Problem ▸
Print each line exactly as it is given.

Data extract ▸
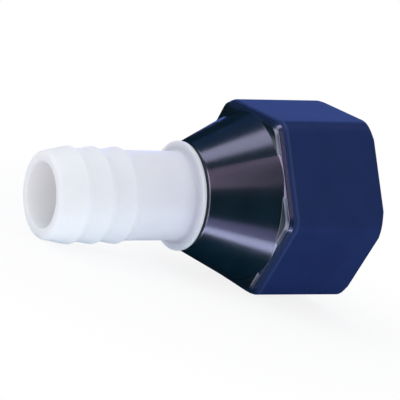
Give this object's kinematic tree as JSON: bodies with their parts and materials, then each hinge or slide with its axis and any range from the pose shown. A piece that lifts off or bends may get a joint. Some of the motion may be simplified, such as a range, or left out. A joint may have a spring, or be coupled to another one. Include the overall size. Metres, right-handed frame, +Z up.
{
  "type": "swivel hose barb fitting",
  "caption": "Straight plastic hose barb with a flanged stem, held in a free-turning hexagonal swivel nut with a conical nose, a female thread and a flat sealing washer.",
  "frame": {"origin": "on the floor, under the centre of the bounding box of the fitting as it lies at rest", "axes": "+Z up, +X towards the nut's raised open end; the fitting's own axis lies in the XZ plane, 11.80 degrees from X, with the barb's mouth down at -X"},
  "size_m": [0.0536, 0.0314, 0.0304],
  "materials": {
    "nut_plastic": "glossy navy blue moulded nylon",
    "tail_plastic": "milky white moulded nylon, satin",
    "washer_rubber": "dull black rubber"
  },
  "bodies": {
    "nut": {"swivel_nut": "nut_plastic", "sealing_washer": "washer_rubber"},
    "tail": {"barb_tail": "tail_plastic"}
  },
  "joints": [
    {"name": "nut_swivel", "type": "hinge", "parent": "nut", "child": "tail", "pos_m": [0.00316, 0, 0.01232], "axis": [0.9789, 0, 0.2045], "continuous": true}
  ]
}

Finished exercise ▸
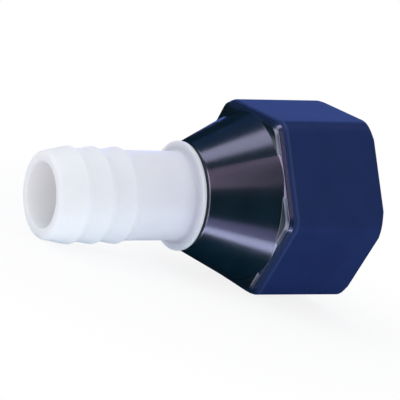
Give this object's kinematic tree as JSON: bodies with their parts and materials, then each hinge or slide with its axis and any range from the pose shown. A piece that lifts off or bends may get a joint. Some of the motion may be simplified, such as a range, or left out. A joint may have a spring, or be coupled to another one. Include the overall size. Metres, right-handed frame, +Z up.
{
  "type": "swivel hose barb fitting",
  "caption": "Straight plastic hose barb with a flanged stem, held in a free-turning hexagonal swivel nut with a conical nose, a female thread and a flat sealing washer.",
  "frame": {"origin": "on the floor, under the centre of the bounding box of the fitting as it lies at rest", "axes": "+Z up, +X towards the nut's raised open end; the fitting's own axis lies in the XZ plane, 11.80 degrees from X, with the barb's mouth down at -X"},
  "size_m": [0.0536, 0.0314, 0.0304],
  "materials": {
    "nut_plastic": "glossy navy blue moulded nylon",
    "tail_plastic": "milky white moulded nylon, satin",
    "washer_rubber": "dull black rubber"
  },
  "bodies": {
    "nut": {"swivel_nut": "nut_plastic", "sealing_washer": "washer_rubber"},
    "tail": {"barb_tail": "tail_plastic"}
  },
  "joints": [
    {"name": "nut_swivel", "type": "hinge", "parent": "nut", "child": "tail", "pos_m": [0.00316, 0, 0.01232], "axis": [0.9789, 0, 0.2045], "continuous": true}
  ]
}